2008-04-10 Thread John Watlington

The most represive school systems we have been talking
to have been the ones in the U.S.They even claim that they
have a legal obligation to break internet access on the
laptop everywhere but the school, to ensure compliance
with the law.

I personally configured the server to not log IP addresses
on HTTP requests, but that will only be used in developing
countries.   You can bet that most school systems running
their own cache/filter/proxy WILL log this info.

Forget BitFrost, these kids are being betrayed by basic
networking mechanisms (such as persistent MAC and IP
addresses.)

wad

2.  BitFrost does not promise anonymity to school children.

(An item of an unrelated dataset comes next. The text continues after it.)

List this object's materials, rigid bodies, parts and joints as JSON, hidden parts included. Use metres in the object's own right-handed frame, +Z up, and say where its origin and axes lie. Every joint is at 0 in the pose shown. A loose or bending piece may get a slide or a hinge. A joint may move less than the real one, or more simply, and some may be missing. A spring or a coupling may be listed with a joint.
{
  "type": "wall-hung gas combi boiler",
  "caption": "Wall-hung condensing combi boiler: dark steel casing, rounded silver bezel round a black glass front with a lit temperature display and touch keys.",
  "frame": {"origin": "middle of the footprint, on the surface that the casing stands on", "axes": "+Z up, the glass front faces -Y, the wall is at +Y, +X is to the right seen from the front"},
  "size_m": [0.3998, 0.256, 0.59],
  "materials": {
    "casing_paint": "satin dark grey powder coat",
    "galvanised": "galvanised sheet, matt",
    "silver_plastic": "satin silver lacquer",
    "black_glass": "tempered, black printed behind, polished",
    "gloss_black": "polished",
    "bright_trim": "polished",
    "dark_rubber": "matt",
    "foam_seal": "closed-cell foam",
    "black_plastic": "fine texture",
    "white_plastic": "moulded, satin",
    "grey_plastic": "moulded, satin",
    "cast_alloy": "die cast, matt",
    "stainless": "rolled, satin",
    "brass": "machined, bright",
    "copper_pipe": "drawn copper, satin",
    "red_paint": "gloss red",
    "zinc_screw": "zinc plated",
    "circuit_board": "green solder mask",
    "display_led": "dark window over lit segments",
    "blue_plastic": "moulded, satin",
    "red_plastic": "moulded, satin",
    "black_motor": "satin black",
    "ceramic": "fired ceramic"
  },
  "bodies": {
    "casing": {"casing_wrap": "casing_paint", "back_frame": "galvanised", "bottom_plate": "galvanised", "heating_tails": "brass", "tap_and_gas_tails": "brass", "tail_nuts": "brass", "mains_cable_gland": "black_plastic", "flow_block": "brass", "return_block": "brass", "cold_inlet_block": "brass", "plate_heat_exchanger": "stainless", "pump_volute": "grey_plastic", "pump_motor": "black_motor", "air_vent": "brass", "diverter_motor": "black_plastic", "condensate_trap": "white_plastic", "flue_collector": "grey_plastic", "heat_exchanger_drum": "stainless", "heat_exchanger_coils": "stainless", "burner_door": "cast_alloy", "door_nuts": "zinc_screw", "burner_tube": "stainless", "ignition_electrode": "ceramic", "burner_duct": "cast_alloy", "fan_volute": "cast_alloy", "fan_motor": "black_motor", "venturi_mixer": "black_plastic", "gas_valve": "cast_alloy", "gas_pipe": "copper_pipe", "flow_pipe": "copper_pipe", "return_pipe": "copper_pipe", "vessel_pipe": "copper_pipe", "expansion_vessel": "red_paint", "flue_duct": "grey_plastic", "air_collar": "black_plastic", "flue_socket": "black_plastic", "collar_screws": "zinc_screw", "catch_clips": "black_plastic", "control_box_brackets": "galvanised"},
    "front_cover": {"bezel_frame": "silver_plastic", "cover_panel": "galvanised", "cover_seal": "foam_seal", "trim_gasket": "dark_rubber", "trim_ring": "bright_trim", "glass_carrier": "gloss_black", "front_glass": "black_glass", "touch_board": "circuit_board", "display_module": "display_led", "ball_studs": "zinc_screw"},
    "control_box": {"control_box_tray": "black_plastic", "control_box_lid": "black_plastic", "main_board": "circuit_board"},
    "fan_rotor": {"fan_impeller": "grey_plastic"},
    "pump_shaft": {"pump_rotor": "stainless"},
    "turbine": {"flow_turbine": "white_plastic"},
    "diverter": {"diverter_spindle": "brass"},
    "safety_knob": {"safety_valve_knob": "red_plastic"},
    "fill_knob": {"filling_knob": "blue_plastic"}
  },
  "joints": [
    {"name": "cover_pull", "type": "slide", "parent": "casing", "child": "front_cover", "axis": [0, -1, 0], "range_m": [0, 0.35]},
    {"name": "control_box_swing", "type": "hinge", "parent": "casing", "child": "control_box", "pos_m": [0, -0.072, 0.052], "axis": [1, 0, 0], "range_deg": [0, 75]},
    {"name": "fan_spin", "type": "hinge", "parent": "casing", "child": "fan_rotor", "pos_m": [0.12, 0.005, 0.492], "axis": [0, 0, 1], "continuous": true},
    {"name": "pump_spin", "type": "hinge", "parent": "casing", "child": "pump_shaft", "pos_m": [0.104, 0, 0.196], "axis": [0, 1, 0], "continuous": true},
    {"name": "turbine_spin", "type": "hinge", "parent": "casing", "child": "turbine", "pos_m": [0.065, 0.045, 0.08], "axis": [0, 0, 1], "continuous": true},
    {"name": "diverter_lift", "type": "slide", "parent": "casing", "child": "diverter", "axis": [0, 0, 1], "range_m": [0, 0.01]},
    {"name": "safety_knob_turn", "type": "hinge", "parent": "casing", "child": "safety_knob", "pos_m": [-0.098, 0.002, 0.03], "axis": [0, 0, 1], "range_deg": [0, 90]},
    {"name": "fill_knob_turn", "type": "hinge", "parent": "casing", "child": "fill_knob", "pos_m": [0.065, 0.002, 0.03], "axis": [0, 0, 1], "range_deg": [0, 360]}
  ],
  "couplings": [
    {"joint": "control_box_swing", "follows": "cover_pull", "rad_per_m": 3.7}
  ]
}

 This is a valid criticism of a social scheme such as give one laptop
 to every child, and as pointed out by the authors, a scheme being
 rolled out in some very violent, repressive countries like Nigeria.

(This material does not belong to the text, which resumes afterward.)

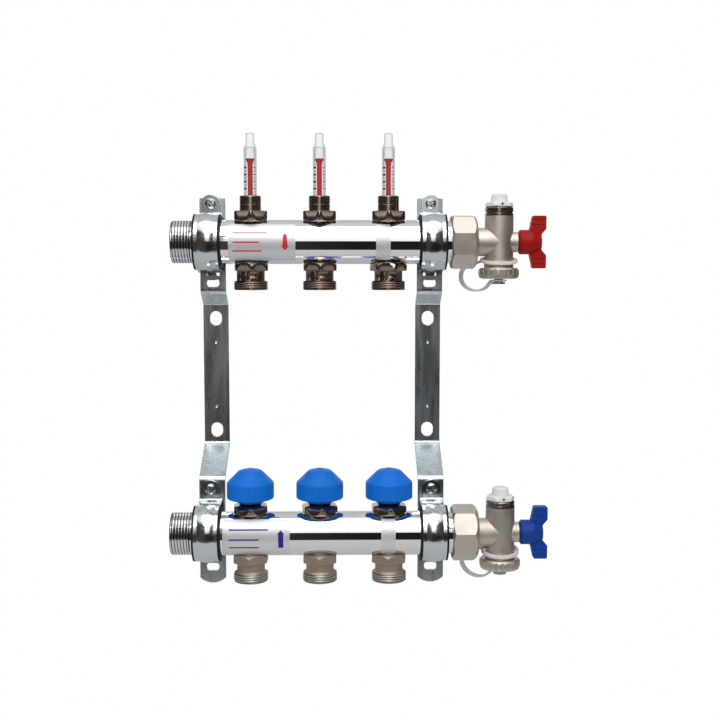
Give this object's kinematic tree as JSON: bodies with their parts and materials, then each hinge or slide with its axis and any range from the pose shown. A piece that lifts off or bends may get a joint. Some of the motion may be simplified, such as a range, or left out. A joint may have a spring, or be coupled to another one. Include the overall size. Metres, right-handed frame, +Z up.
{
  "type": "heating manifold",
  "caption": "Wall-mounted heating manifold: a supply bar with flow meters above a return bar with capped valves, on two cranked brackets, with vent and drain sets.",
  "frame": {"origin": "midway between the left bracket's two wall slots, on the plane of the wall", "axes": "+X along the bars towards the drain sets, +Y into the wall, +Z up"},
  "size_m": [0.2988, 0.0856, 0.3631],
  "materials": {
    "polished_bar": "polished tube",
    "dark_nickel": "bright nickel plate",
    "satin_nickel": "matt nickel plate",
    "bare_brass": "turned brass",
    "zinc_strip": "zinc-plated strip",
    "zinc_band": "bright zinc plate",
    "black_rubber": "soft black rubber",
    "clear_plastic": "clear moulded plastic",
    "red_plastic": "red rod",
    "blue_plastic": "moulded blue plastic",
    "white_plastic": "moulded white plastic",
    "red_handle": "moulded red plastic",
    "blue_handle": "moulded blue plastic",
    "grey_plastic": "soft grey plastic",
    "seal_fibre": "flat seal",
    "white_seal": "seat ring"
  },
  "bodies": {
    "root": {"supply_bar": "polished_bar", "return_bar": "polished_bar", "supply_outlet_1": "dark_nickel", "return_outlet_1": "satin_nickel", "flow_body_1": "dark_nickel", "valve_insert_1": "dark_nickel", "supply_outlet_2": "dark_nickel", "return_outlet_2": "satin_nickel", "flow_body_2": "dark_nickel", "valve_insert_2": "dark_nickel", "supply_outlet_3": "dark_nickel", "return_outlet_3": "satin_nickel", "flow_body_3": "dark_nickel", "valve_insert_3": "dark_nickel", "supply_end_piece": "satin_nickel", "supply_vent": "dark_nickel", "supply_drain_strap": "grey_plastic", "return_end_piece": "satin_nickel", "return_vent": "dark_nickel", "return_drain_strap": "grey_plastic", "left_bracket": "zinc_strip", "right_bracket": "zinc_strip", "clamp_bands": "zinc_band", "clamp_rubbers": "black_rubber", "clamp_screws": "zinc_band", "union_nuts": "satin_nickel", "union_gaskets": "seal_fibre", "drain_seats": "white_seal"},
    "flow_throttle_1": {"flow_spindle_1": "bare_brass"},
    "flow_setting_1": {"flow_sleeve_1": "dark_nickel", "sight_glass_1": "clear_plastic"},
    "flow_reading_1": {"flow_indicator_1": "red_plastic"},
    "valve_stem_1": {"valve_spindle_1": "bare_brass"},
    "valve_knob_1": {"valve_cap_1": "blue_plastic"},
    "flow_throttle_2": {"flow_spindle_2": "bare_brass"},
    "flow_setting_2": {"flow_sleeve_2": "dark_nickel", "sight_glass_2": "clear_plastic"},
    "flow_reading_2": {"flow_indicator_2": "red_plastic"},
    "valve_stem_2": {"valve_spindle_2": "bare_brass"},
    "valve_knob_2": {"valve_cap_2": "blue_plastic"},
    "flow_throttle_3": {"flow_spindle_3": "bare_brass"},
    "flow_setting_3": {"flow_sleeve_3": "dark_nickel", "sight_glass_3": "clear_plastic"},
    "flow_reading_3": {"flow_indicator_3": "red_plastic"},
    "valve_stem_3": {"valve_spindle_3": "bare_brass"},
    "valve_knob_3": {"valve_cap_3": "blue_plastic"},
    "supply_drain_valve": {"supply_drain_ball": "polished_bar", "supply_drain_stem": "bare_brass", "supply_drain_handle": "red_handle"},
    "supply_vent_swivel": {"supply_vent_cap": "white_plastic"},
    "supply_drain_seal": {"supply_drain_washer": "black_rubber"},
    "supply_drain_closure": {"supply_drain_cap": "satin_nickel"},
    "return_drain_valve": {"return_drain_ball": "polished_bar", "return_drain_stem": "bare_brass", "return_drain_handle": "blue_handle"},
    "return_vent_swivel": {"return_vent_cap": "white_plastic"},
    "return_drain_seal": {"return_drain_washer": "black_rubber"},
    "return_drain_closure": {"return_drain_cap": "satin_nickel"}
  },
  "joints": [
    {"name": "flow_throttle_lift_1", "type": "slide", "parent": "root", "child": "flow_throttle_1", "axis": [0, 0, 1], "range_m": [0, 0.0025]},
    {"name": "flow_sleeve_turn_1", "type": "hinge", "parent": "flow_throttle_1", "child": "flow_setting_1", "pos_m": [0.0327, -0.0404, 0.1445], "axis": [0, 0, 1], "range_deg": [0, 901]},
    {"name": "flow_indicator_slide_1", "type": "slide", "parent": "flow_throttle_1", "child": "flow_reading_1", "axis": [0, 0, 1], "range_m": [-0.0195, 0], "stiffness_N_per_m": 10, "springref_m": 0.004},
    {"name": "flow_throttle_lift_2", "type": "slide", "parent": "root", "child": "flow_throttle_2", "axis": [0, 0, 1], "range_m": [0, 0.0025]},
    {"name": "flow_sleeve_turn_2", "type": "hinge", "parent": "flow_throttle_2", "child": "flow_setting_2", "pos_m": [0.0877, -0.0404, 0.1445], "axis": [0, 0, 1], "range_deg": [0, 901]},
    {"name": "flow_indicator_slide_2", "type": "slide", "parent": "flow_throttle_2", "child": "flow_reading_2", "axis": [0, 0, 1], "range_m": [-0.0195, 0], "stiffness_N_per_m": 10, "springref_m": 0.004},
    {"name": "flow_throttle_lift_3", "type": "slide", "parent": "root", "child": "flow_throttle_3", "axis": [0, 0, 1], "range_m": [0, 0.0025]},
    {"name": "flow_sleeve_turn_3", "type": "hinge", "parent": "flow_throttle_3", "child": "flow_setting_3", "pos_m": [0.1427, -0.0404, 0.1445], "axis": [0, 0, 1], "range_deg": [0, 901]},
    {"name": "flow_indicator_slide_3", "type": "slide", "parent": "flow_throttle_3", "child": "flow_reading_3", "axis": [0, 0, 1], "range_m": [-0.0195, 0], "stiffness_N_per_m": 10, "springref_m": 0.004},
    {"name": "valve_stem_slide_1", "type": "slide", "parent": "root", "child": "valve_stem_1", "axis": [0, 0, 1], "range_m": [-0.00226, 0]},
    {"name": "valve_cap_turn_1", "type": "hinge", "parent": "valve_stem_1", "child": "valve_knob_1", "pos_m": [0.0327, -0.0623, -0.0865], "axis": [0, 0, 1], "range_deg": [-540, 0]},
    {"name": "valve_stem_slide_2", "type": "slide", "parent": "root", "child": "valve_stem_2", "axis": [0, 0, 1], "range_m": [-0.00226, 0]},
    {"name": "valve_cap_turn_2", "type": "hinge", "parent": "valve_stem_2", "child": "valve_knob_2", "pos_m": [0.0877, -0.0623, -0.0865], "axis": [0, 0, 1], "range_deg": [-540, 0]},
    {"name": "valve_stem_slide_3", "type": "slide", "parent": "root", "child": "valve_stem_3", "axis": [0, 0, 1], "range_m": [-0.00226, 0]},
    {"name": "valve_cap_turn_3", "type": "hinge", "parent": "valve_stem_3", "child": "valve_knob_3", "pos_m": [0.1427, -0.0623, -0.0865], "axis": [0, 0, 1], "range_deg": [-540, 0]},
    {"name": "supply_drain_handle_turn", "type": "hinge", "parent": "root", "child": "supply_drain_valve", "pos_m": [0.2465, -0.0404, 0.1095], "axis": [1, 0, 0], "range_deg": [0, 90]},
    {"name": "supply_vent_cap_turn", "type": "hinge", "parent": "root", "child": "supply_vent_swivel", "pos_m": [0.2315, -0.0404, 0.1395], "axis": [0, 0, 1], "continuous": true},
    {"name": "supply_drain_seal_slide", "type": "slide", "parent": "root", "child": "supply_drain_seal", "axis": [0, 0, 1], "range_m": [-0.00545, 0], "deforming": ["supply_drain_strap"]},
    {"name": "supply_drain_cap_turn", "type": "hinge", "parent": "supply_drain_seal", "child": "supply_drain_closure", "pos_m": [0.2315, -0.0404, 0.0845], "axis": [0, 0, 1], "range_deg": [-1080, 0]},
    {"name": "return_drain_handle_turn", "type": "hinge", "parent": "root", "child": "return_drain_valve", "pos_m": [0.2465, -0.0623, -0.1215], "axis": [1, 0, 0], "range_deg": [0, 90]},
    {"name": "return_vent_cap_turn", "type": "hinge", "parent": "root", "child": "return_vent_swivel", "pos_m": [0.2315, -0.0623, -0.0915], "axis": [0, 0, 1], "continuous": true},
    {"name": "return_drain_seal_slide", "type": "slide", "parent": "root", "child": "return_drain_seal", "axis": [0, 0, 1], "range_m": [-0.00545, 0], "deforming": ["return_drain_strap"]},
    {"name": "return_drain_cap_turn", "type": "hinge", "parent": "return_drain_seal", "child": "return_drain_closure", "pos_m": [0.2315, -0.0623, -0.1465], "axis": [0, 0, 1], "range_deg": [-1080, 0]}
  ],
  "couplings": [
    {"joint": "flow_sleeve_turn_1", "follows": "flow_throttle_lift_1", "rad_per_m": 6283.2},
    {"joint": "flow_sleeve_turn_2", "follows": "flow_throttle_lift_2", "rad_per_m": 6283.2},
    {"joint": "flow_sleeve_turn_3", "follows": "flow_throttle_lift_3", "rad_per_m": 6283.2},
    {"joint": "valve_stem_slide_1", "follows": "valve_cap_turn_1", "m_per_rad": 0.00023873},
    {"joint": "valve_stem_slide_2", "follows": "valve_cap_turn_2", "m_per_rad": 0.00023873},
    {"joint": "valve_stem_slide_3", "follows": "valve_cap_turn_3", "m_per_rad": 0.00023873},
    {"joint": "supply_drain_seal_slide", "follows": "supply_drain_cap_turn", "m_per_rad": 0.00028871},
    {"joint": "return_drain_seal_slide", "follows": "return_drain_cap_turn", "m_per_rad": 0.00028871}
  ]
}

 It would have been nice if the criticisms had been delivered  
 directly to
 OLPC, instead of broadcast in a public forum, ...

 Almost every OLPC forum, including olpc-security, is a public forum.
 If the enemies of OLPC aren't reading its open mailing lists, they
 aren't very competent enemies.  It's actually more likely that they
 would notice OLPC criticisms in OLPC forums, rather than at a small
 USENIX workshop.  Indeed, it's the discussion of the paper here that
 has probably tipped off OLPC's enemies.  Shh!!!

 I believe that the prevailing ethos in the white hat security  
 community
 is to report newly-discovered vulnerabilities first to the company in
 question, thus giving them some amount of time to develop a patch  
 before
 the public announcement.

 The authors didn't identify any buffer overflows or similar issues.
 The things they identified were wrong at the fundamental design level,
 and are not trivially patchable.

 Luckily, some of them were design goals that never got implemented,
 like signing everything with the child's private key.  Thus, many of
 the BitFrost mistakes which they point out, are not actual problems in
 the current shipping XO.

 The authors appear to be academics, however, so they would get little
 credit for having contributed to OLPC security by privately  
 contacting
 OLPC and giving us an opportunity to address their concerns.

 Ahem.

 I have given generously of my time to OLPC by following the project
 for some three years now; testing B1, B2, B4, and MP machines;
 supporting G1G1 users; recruiting and paying others to contribute;
 researching SD card protocols; contributing to discussions by email,
 phone, and IM; and filing dozens of bug reports.  OLPC has seldom
 graciously addressed my concerns on fundamental design issues, such
 as BitFrost, activation, developer keys, GPL compliance, game keys, or
 anything else.  When I wasn't ignored, I was criticized for attacking
 OLPC, or for failing to write up my concerns as a properly tested
 source code patch.  It has been hard -- indeed, impossible -- for me
 to gin up the requisite perseverence to actually implement anything
 for OLPC, except small patches to SimCity.  (Making those patches
 turned up numerous bugs, which I reported, which are still largely
 being ignored.)

 The BitFrost spec was so clearly a personal hobbyhorse of Ivan that
 questioning its basic assumptions was heresy, grudgingly tolerated due
 to my reputation, but otherwise ignored.  I decided very early on that
 it wasn't worth wasting my time and making people mad by criticizing
 BitFrost in detail, partly because I expected it to fall flat on its
 face.  The parts that were worth focusing on were the pervasive DRM
 (maybe now that Ivan's gone, I can go back to using the right name for
 crypto that disables the owner's control).  And I was ignored and
 vilified on *that* until I escalated the DRM issue to Richard Stallman
 over OLPC's ongoing non-compliance with GPLv3 (and also pointed out
 non-compliance with GPLv2, which is ongoing).

 OLPC staff are overworked and underappreciated.  Working in the glare
 of publicity has not made their jobs easier.  But giving OLPC an
 opportunity to address your concerns is pretty much a null concept.
 OLPC barely has the opportunity to address its own opportunities.